Interview Highlights

On whether his own African and American history allows him to cross cultural borders

I think it helps a bit. But I think culture itself is moving in that direction anyway, where being omnivorous is normal. How do I put it? The individual who is at the center of our formal political arrangement is the president of the United States. But when he releases his summer playlist, or his reading list, it is extremely eclectic, and it is expected to be extremely eclectic. And of course, we're aware of the extreme elements of calculation and propaganda ... but having said all that, I'm not doing it in order to be zeitgeisty.

On criticizing the distinction between fiction and nonfiction

We want to be moved; we want our eye to be enchanted. So when I look at an exhibition of Degas ... I don't say, oh, that painting, is it nonfiction? Because what actually matters is the state of enchantment he is able to make out of fictional and nonfictional material. So this insistence in writing, I mean, I understand it for sure, if we are writing a news report, stuff needs to be factually cross-checked, but we also have to understand that in the writing itself, there's so much artful placement and arrangement. What we really want to be is in the presence of somebody who has thought about something and has delivered their thoughts in a composed and edited way.

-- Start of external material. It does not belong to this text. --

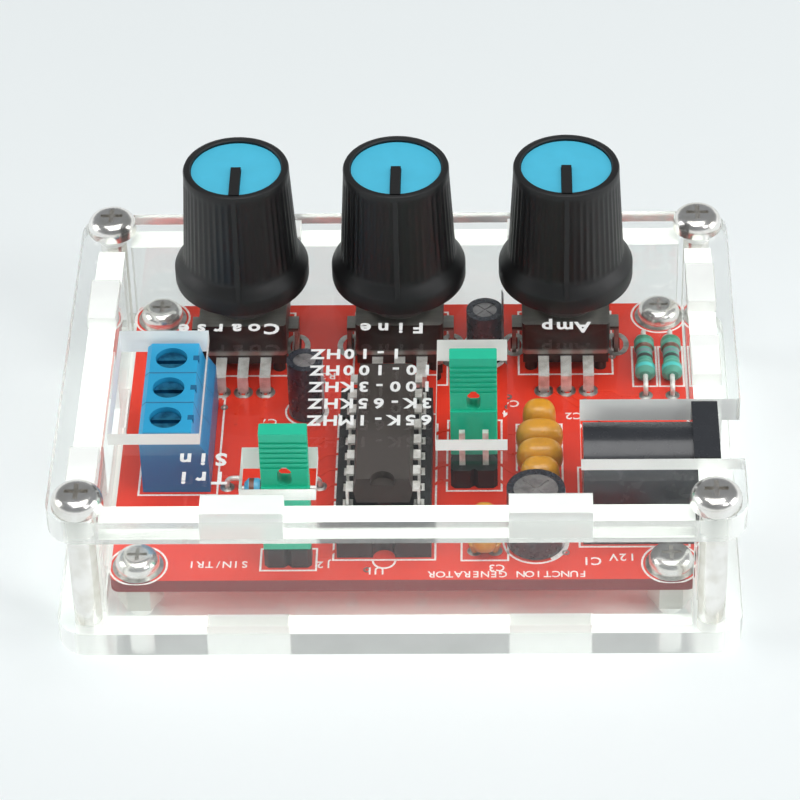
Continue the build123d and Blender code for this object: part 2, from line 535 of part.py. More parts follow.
for label, (cx, cy) in (("wave", WAVE_XY), ("range", (RANGE_XY[0], RANGE_XY[1] + RANGE_ROW * PITCH))):
    with BuildPart() as jumper_cap:
        block(cx - CAP_W / 2, cx + CAP_W / 2, cy - CAP_D / 2, cy + CAP_D / 2, CAP_Z0, CAP_Z0 + CAP_H - CAP_GRIP)
        block(cx - CAP_W / 2, cx + CAP_W / 2, cy - GRIP_D / 2, cy + GRIP_D / 2, CAP_Z0, CAP_Z0 + CAP_H)
        fillet(jumper_cap.edges().filter_by(Axis.Z), 0.2)
        # grip ribs across the handle on both faces
        for side in (-1, 1):
            for rib in range(6):
                z = CAP_Z0 + CAP_H - 1.2 - rib * 0.68
                y0, y1 = sorted((cy + side * (GRIP_D / 2 - 0.16), cy + side * (GRIP_D / 2 + 1)))
                block(cx - 3, cx + 3, y0, y1, z - 0.17, z + 0.17, Mode.SUBTRACT)
        # slot through the foot of the handle
        with BuildSketch(Plane.XZ.offset(-cy - 2)):
            with Locations((cx, CAP_Z0 + CAP_H - 5.9)):
                SlotCenterToCenter(0.9, 1.5, rotation=90)
        extrude(amount=4, mode=Mode.SUBTRACT)
        # wells for the two posts and the spring contact
        block(cx - 2.05, cx + 2.05, cy - 0.8, cy + 0.8, CAP_Z0 - 1, CAP_Z0 + 3.3, Mode.SUBTRACT)
        for x in (cx - PITCH / 2, cx + PITCH / 2):
            block(x - 0.38, x + 0.38, cy - 0.38, cy + 0.38, CAP_Z0, CAP_Z0 + 6.1, Mode.SUBTRACT)
    save(jumper_cap, f"{label}_jumper")

    with BuildPart() as jumper_contact:
        block(cx - 2.0, cx + 2.0, cy - 0.75, cy + 0.75, CAP_Z0 + 0.3, CAP_Z0 + 3.25)
        for x in (cx - PITCH / 2, cx + PITCH / 2):
            block(x - 0.38, x + 0.38, cy - 0.38, cy + 0.38, CAP_Z0, CAP_Z0 + 4, Mode.SUBTRACT)
    save(jumper_contact, f"{label}_jumper_contact")


# ================================================================ capacitors
def can(x, y, radius, height, sleeve):
    """Aluminium can of an electrolytic, 0.15 mm smaller than its sleeve, with a scored top."""
    inner = radius - sleeve
    post(x, y, inner, DECK + 0.3, DECK + height - 0.1)
    for turn in (0, 90):
        with Locations(Location((x, y, DECK + height - 0.1), (0, 0, turn + 45))):
            Box(inner * 1.3, 0.25, 0.24, mode=Mode.SUBTRACT)
    for side in (-1, 1):
        post(x + side * radius * 0.5, y, LEAD_R + 0.02, DECK, DECK + 1.0, Mode.SUBTRACT)


def sleeve(x, y, radius, height, wall):
    """Printed plastic sleeve that wraps the can and turns in over its rim."""
    post(x, y, radius, DECK + 0.2, DECK + height)
    post(x, y, radius - wall, DECK + 0.2, DECK + height - 0.1, Mode.SUBTRACT)
    post(x, y, radius - 0.75, DECK + height - 1, DECK + height + 1, Mode.SUBTRACT)


SLEEVE_T = 0.15
with BuildPart() as large_can:
    can(*CAN_LARGE, SLEEVE_T)
save(large_can, "large_capacitor_can")

with BuildPart() as large_sleeve:
    sleeve(*CAN_LARGE, SLEEVE_T)
save(large_sleeve, "large_capacitor_sleeve")

with BuildPart() as small_cans:
    for small in CANS_SMALL:
        can(*small, SLEEVE_T)
save(small_cans, "small_capacitor_cans")

with BuildPart() as small_sleeves:
    for small in CANS_SMALL:
        sleeve(*small, SLEEVE_T)
save(small_sleeves, "small_capacitor_sleeves")

DIPPED_T, DIPPED_Z0, DIPPED_H = 2.6, DECK + 0.7, 4.3
with BuildPart() as dipped_capacitors:
    for x, y, width in DIPPED:
        block(x - width / 2, x + width / 2, y - DIPPED_T / 2, y + DIPPED_T / 2, DIPPED_Z0,
              DIPPED_Z0 + DIPPED_H * (1.0 if width > 3.5 else 0.8))
    fillet(dipped_capacitors.edges(), 0.85)
    for x, y in dipped_leads:
        post(x, y, LEAD_R + 0.02, DECK, DIPPED_Z0 + 1.0, Mode.SUBTRACT)
save(dipped_capacitors, "dipped_capacitors")

# ================================================================ resistors
RES_Z = DECK + RES_R + 0.15


def resistor(x, y, turn):
    """Dog-bone resistor body along Y, turned about Z, with a blind hole for the lead at each end."""
    bulge = RES_R - 0.22
    with BuildSketch(Plane.XY, mode=Mode.PRIVATE) as half:
        with BuildLine():
            Polyline((0, -RES_L / 2), (RES_R * 0.6, -RES_L / 2), (RES_R, -RES_L / 2 + 0.45),
                     (RES_R, -RES_L / 2 + 1.5), (bulge, -RES_L / 2 + 1.9), (bulge, RES_L / 2 - 1.9),
                     (RES_R, RES_L / 2 - 1.5), (RES_R, RES_L / 2 - 0.45), (RES_R * 0.6, RES_L / 2),
                     (0, RES_L / 2), close=True)
        make_face()
    body = revolve(half.sketch, Axis.Y, mode=Mode.PRIVATE)
    for side in (-1, 1):
        body -= Pos(0, side * RES_L / 2, 0) * Rot(90, 0, 0) * Cylinder(LEAD_R + 0.02, 1.0, mode=Mode.PRIVATE)
    add(Pos(x, y, RES_Z) * Rot(0, 0, turn) * body)


with BuildPart() as resistor_pair:
    for x, y in RESISTORS_PAIR:
        resistor(x, y, 0)
save(resistor_pair, "resistor_pair")

with BuildPart() as resistor_single:
    resistor(*RESISTOR_SINGLE, 90)
save(resistor_single, "resistor_single")


# ================================================================ wire leads
def bent_lead(x, y, toward):
    """Lead that leaves a resistor's end level, bends down and goes through the board."""
    dx, dy = toward
    reach = RES_SPAN / 2 - RES_L / 2 + 0.45
    bend = 0.7
    with BuildLine(mode=Mode.PRIVATE) as route:
        FilletPolyline((x + dx * reach, y + dy * reach, RES_Z), (x, y, RES_Z), (x, y, PIN_END), radius=bend)
    start = Plane((x + dx * reach, y + dy * reach, RES_Z), z_dir=(-dx, -dy, 0))
    with BuildSketch(start, mode=Mode.PRIVATE) as section:
        Circle(LEAD_R)
    add(sweep(section.sketch, path=route.line, mode=Mode.PRIVATE))


with BuildPart() as component_leads:
    for x, y in can_leads:
        post(x, y, LEAD_R, PIN_END, DECK + 0.9)
    for x, y in dipped_leads:
        post(x, y, LEAD_R, PIN_END, DIPPED_Z0 + 0.9)
    for x, y in RESISTORS_PAIR:
        for side in (-1, 1):
            bent_lead(x, y + side * RES_SPAN / 2, (0, -side))
    for side in (-1, 1):
        bent_lead(RESISTOR_SINGLE[0] + side * RES_SPAN / 2, RESISTOR_SINGLE[1], (-side, 0))
save(component_leads, "component_leads")
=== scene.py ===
"""Looks of a bench function generator: a red kit board with its parts, in a clear acrylic case.

Shapes are worked out in millimetres and made in metres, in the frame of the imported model.
"""
import math

import bmesh
import bpy
from mathutils import Matrix, Vector


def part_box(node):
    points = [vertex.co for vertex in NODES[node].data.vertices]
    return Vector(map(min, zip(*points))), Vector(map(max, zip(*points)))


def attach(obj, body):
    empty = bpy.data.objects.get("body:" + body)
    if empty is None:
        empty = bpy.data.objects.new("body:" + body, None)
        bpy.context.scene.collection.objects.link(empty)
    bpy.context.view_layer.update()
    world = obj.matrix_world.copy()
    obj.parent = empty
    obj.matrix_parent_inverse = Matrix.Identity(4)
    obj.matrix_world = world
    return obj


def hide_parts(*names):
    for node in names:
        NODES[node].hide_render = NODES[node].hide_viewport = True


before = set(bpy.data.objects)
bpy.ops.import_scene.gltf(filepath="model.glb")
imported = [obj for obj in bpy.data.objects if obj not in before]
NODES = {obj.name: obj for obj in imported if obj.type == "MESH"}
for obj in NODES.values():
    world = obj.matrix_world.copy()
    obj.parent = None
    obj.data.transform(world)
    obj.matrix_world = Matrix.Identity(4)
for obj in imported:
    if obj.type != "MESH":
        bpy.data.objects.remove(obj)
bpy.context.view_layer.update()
MM = 0.001


def corners(node):
    """Lowest and highest corner of a CAD node, in millimetres."""
    low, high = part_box(node)
    return low / MM, high / MM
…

On reading recommendations for election season

You know, in times like this, especially in this present moment, there's this tendency to be reactive to every small little bit of news. In a way that's actually not very productive for us, because we know that what we need to do is go to the polls and do the necessary, and not sort of keep up with every small outrage. So I actually find it tremendously helpful to focus my attention on things that are just really removed from this world, and to just think about a different space. I've found it really lovely of late to go back to Miles Davis. And if I go back and listen to Sketches of Spain, for example, it just evokes a whole other world. It's a beautiful and perfectly made work of art that is helping me cope with the right now.